There are two main types of these anchors -
type one - you drill a hole in the wall, press the plastic anchor in with a few light hammer blows and then you screw the screw into the plastic anchor. This expands the anchor inside the wall making it's interior end wider than the hole and trapping it.
Over time these will hog out their holes and become loose.

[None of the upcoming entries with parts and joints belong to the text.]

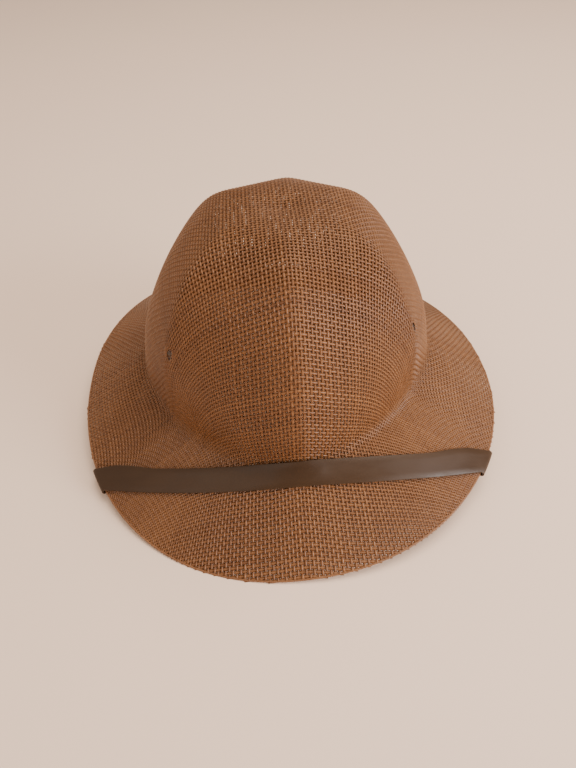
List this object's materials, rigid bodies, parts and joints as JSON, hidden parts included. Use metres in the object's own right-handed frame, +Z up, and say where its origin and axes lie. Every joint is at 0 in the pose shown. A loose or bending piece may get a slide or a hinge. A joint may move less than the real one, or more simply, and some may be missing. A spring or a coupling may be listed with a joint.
{
  "type": "pith helmet",
  "caption": "Mesh sun helmet: a stiff one-piece domed crown with moulded ridges and side vent slits, a sloping oval brim and a flat chin strap laid over the brim's front",
  "frame": {"origin": "the middle of the hat's bounding box in plan, on the surface the brim's edge rests on", "axes": "+Z up through the crown, the front of the hat towards -Y, +X to its left-hand wearer side"},
  "size_m": [0.28, 0.311, 0.1534],
  "materials": {
    "weave": "stiffened open plain weave of flat tan-brown strands, dry with a faint sheen",
    "vinyl": "dark olive-brown vinyl, satin"
  },
  "bodies": {
    "root": {"helmet_shell": "weave", "chin_strap": "vinyl"}
  },
  "joints": []
}
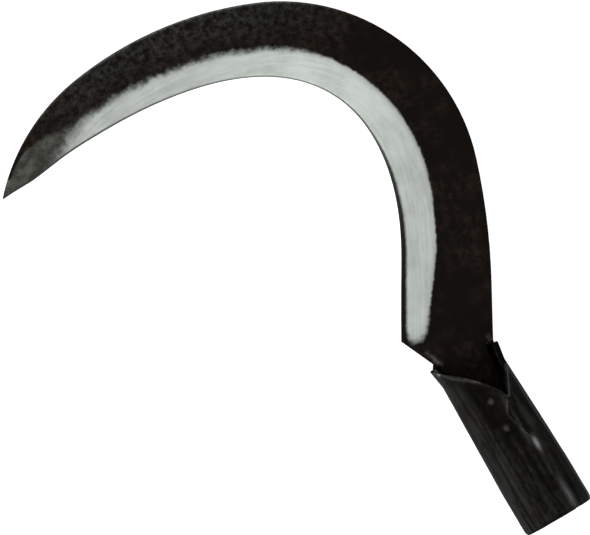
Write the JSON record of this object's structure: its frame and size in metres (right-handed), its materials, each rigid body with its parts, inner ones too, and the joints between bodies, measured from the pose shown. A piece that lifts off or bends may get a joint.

The stronger type are stiffer plastic or sometimes even soft metal. They have a sharp point and wide screw threads on them. You tap the point into the wall and then use a drill or screwdriver to screw it into the wall. A much strong mechanical fit although over time these can also hog out.
Any big box home improvement store or competent hardware store (shop local if you can!) will have these.
With the right allen wrench size, a small hammer and a drill or screwdriver this is a 10 minute fix for under $5.00
posted by BrooksCooper at 7:39 AM on August 5, 2009


Best answer: Get yourself some molly bolt anchors. You should be able to use the same holes. They look like this and the sides flare out and up against the drywall when you tighten the screws.
posted by pmbuko at 7:41 AM on August 5, 2009


You may be misunderstanding how that thing is mounted. The bar itself is just clipped or hanging loosely onto a mounting plate, and THAT is what's coming out of the wall. In your picture, you're pulling the bar and plate together away from the wall.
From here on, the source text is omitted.